For Mike, the best part is the impact the new facility has made on those who work there. “The culture is definitely improving. There was a bit of frosty hostility to begin with, but that has changed significantly as time has gone on. We now see each other far more regularly and realise that we are all human and far more similar than we are dissimilar at the end of the day.”
His favourite details include the extensive windows, the mixer stair and the colour selections. “There is a real feeling of openness and great flow up through the centre of the building, and the colourful and highly acoustic meeting rooms definitely add to the ambience as well.”
“I think the Resene colour selections reflect us as an infrastructure business well. We are solid and dependable, and are deeply invested in our surrounding Lyttelton Harbour and the Port Hills.

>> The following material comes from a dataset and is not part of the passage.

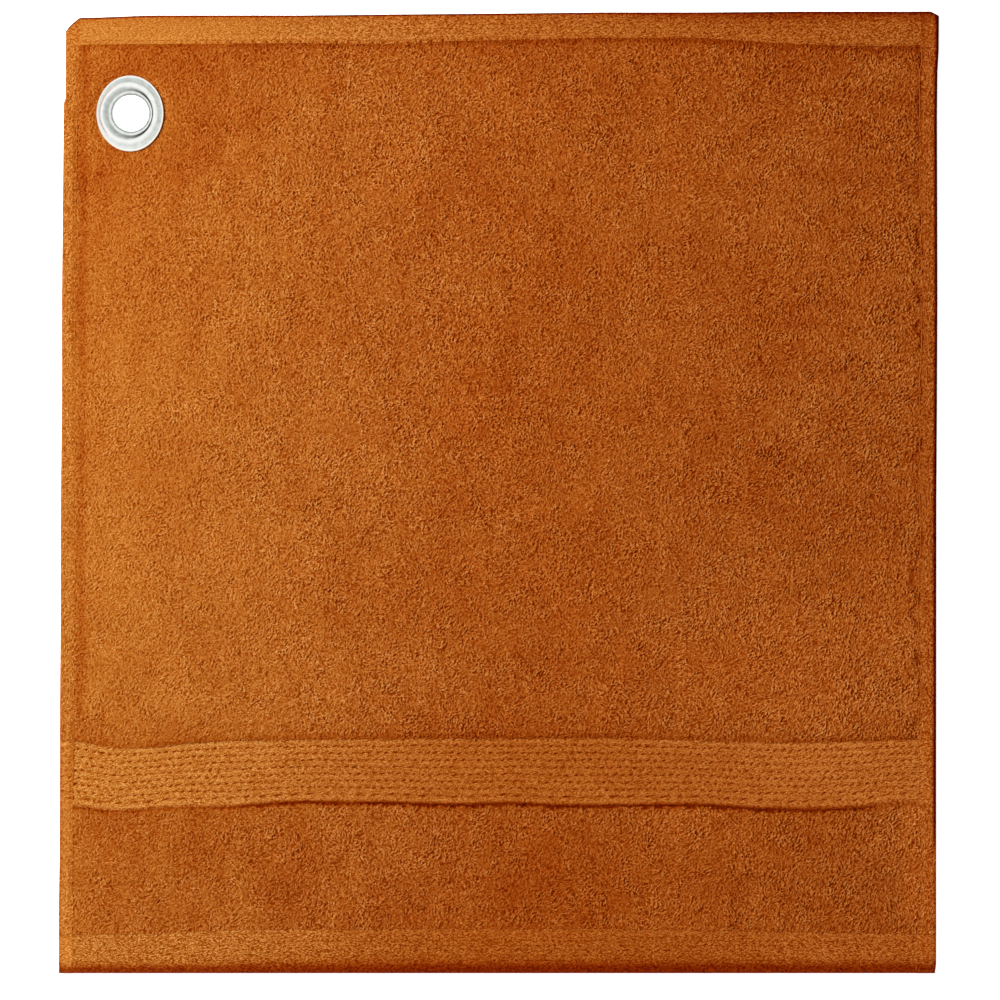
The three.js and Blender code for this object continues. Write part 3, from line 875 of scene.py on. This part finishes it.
# ---------------------------------------------------------------------------
# Side hems
# ---------------------------------------------------------------------------
def side_hem(side, half):
    """One half of a side hem, from its rounded outer fold to the seam."""
    left = side == "left"
    outer_end = "lo" if half == "lower" else "hi"
    radius = 1.3 if left else 1.5
    rows = HALF_ROWS[half]
    seam = SEAMS[side](rows)
    edge = (left_edge if left else right_edge)(rows)
    width = float(np.median(np.abs(seam - edge)))
    shares = rounded_steps(width, STEP, radius, 7) / width
    if len(shares) % 2 == 0:
        shares = np.insert(shares, -1, 0.5 * (shares[-2] + shares[-1]))
    x = edge[:, None] + (seam - edge)[:, None] * shares[None, :]
    if not left:
        x = x[:, ::-1]
    row = np.broadcast_to(rows[:, None], x.shape)
    y = y_of(x, row)
    to_edge = np.abs(x - edge[:, None])
    to_seam = np.abs(x - seam[:, None])
    band, flat = flat_at(x, y)

    # the strip's own loops are narrower and drawn out along the hem, but at the seam
    # it must meet the field, which has the plain loop field
    strip_x, strip_y = to_edge * 1.35 + (-120.0 if left else 70.0), y * 0.86
    field_height = lookup(TERRY, x, y)
    weave = lookup(WEAVE, x, y)
    height = mix(field_height, lookup(TERRY, strip_x, strip_y), ramp(to_seam, 0.0, 1.2))
    height = mix(height, weave, flat)
    tone = mix(lookup(TERRY_TONE, strip_x, strip_y), lookup(WEAVE_TONE, x, y), flat)
    well = seam_well(x, row)
    pucker = pucker_right(x, row)
    pit = dimples(x, y) * band
    stand = pile_stand(x, y)

    wobble = noise(0, y, 2.9, 88) * bell(to_seam, 1.0, 1.2)
    plateau = 2.95 - 0.35 * flat + 0.16 * noise(x, y, 20.0, 86, 30.0) + 0.12 * wobble
    amount = mix(0.58 + 0.22 * noise(x, y, 7.0, 87), 0.28, flat) * (0.8 if left else 1.0)
    strip_z = plateau + amount * height - 0.35 * pit
    field_z = (terry_height(x, y, field_height, stand) * (1 - flat)
               + (2.62 + 0.3 * weave) * (flat - band) + (2.26 + 0.2 * weave - 0.4 * pit) * band)
    front_z = mix(field_z, strip_z, ramp(to_seam, 0.0, 2.2))
    front_z = mix(SEAM_LEVEL, front_z - 0.32 * pucker, well)
    back_z = mix(BACK_SEAM_LEVEL, 0.62 - 0.55 * height * (1 - 0.4 * flat), well)
    to_end = y - Y_LOW if outer_end == "lo" else top_edge(x) - y
    full = dome(to_edge, radius) * dome(to_end, 2.4 if outer_end == "lo" else 1.2)
    middle = 1.75
    front_z = mix(middle, front_z, full)
    back_z = mix(middle, np.maximum(0.03, back_z), full)

    pile = mix(np.clip(0.56 + (0.62 if left else 0.85) * (height - TERRY_MEAN), 0, 1),
               np.clip(0.52 + 0.6 * (height - WEAVE_MEAN), 0, 1), flat)
    beside = (1 - ramp(to_seam, 0.0, 1.8)) * (1 - flat)
    pile = mix(pile, terry_pile(field_height, stand), beside)
    # painted shade in the seam channel and the dimples
    pile = np.clip(pile * (0.7 + 0.3 * well) - 0.38 * pit + 0.06 * band, 0, 1)
    if left:
        # painted shade on the left outer fold, deeper towards the bottom
        edge_light = 0.9 - 0.16 * ramp(-y, 90, 150)
        side_light = 1.0
        pale = 0.10
        soft = 0.70 + 0.52 * ramp(y, -140, -70)
    else:
        # the fold turns away from the light, except near the bottom corner
        edge_light = 1 - 0.88 * (0.08 + 0.92 * ramp(y, -172.0, -152.0))
        side_light = ((1 - 0.16 * bell(to_seam, 0, 2.3) * ramp(y, -112, -100))
                      * (1 - 0.30 * pucker) * (1 + 0.05 * (1 - flat)))
        pale = 0.06 * ramp(-y, 80, 140)
        soft = 1.10
    # painted shade: on the outer fold, in the seam channel, beside the right seam and its pits, in
    # the dimples and towards the ends
    shade = (0.8 + 0.2 * well) * mix(edge_light, 1, ramp(to_edge, 0.45, radius * 1.7))
    shade = shade * terry_light(x, y) * (1 + 0.14 * ramp(-x, 100, 150) * ramp(-y, 138, 165))
    shade = shade * side_light * (1 + 0.10 * flat) * (1 - 0.22 * pit)
    shade = shade * outer_shade(outer_end, x, to_end)
    sharp = ("hi" if outer_end == "lo" else "lo", "right" if left else "left")
    return panel(f"hem_{side}_{half}", x, y, front_z, back_z,
                 cloth_attributes(x, y, pile, tone, shade, pale, soft),
                 cloth_attributes(-x, y, pile, tone, 0.9 * shade),
                 sharp=sharp, ratio=1, pinch=(side, outer_end))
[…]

The colour palette was inspired by all of these elements and I think it is reflected beautifully throughout the building,” says Mike.
“Athfield Architects – and Pippa Ensor in particular – were fantastic throughout the process and really took the time to understand us as a business and reflect this through the design, finishes and use of colour.”
“In summary, it’s been a great success.”
Athfield Architects’ design team is equally proud of how the building has facilitated that cultural shift for LPC – creating an atmosphere that’s more aware, where collegiality and a sense of ownership are celebrated. “There are a number of the building and landscape elements that we are proud of, but the most rewarding aspect of this challenging project was the positive feedback received from those that use the building,” says Pippa. “That’s definitely the best part.”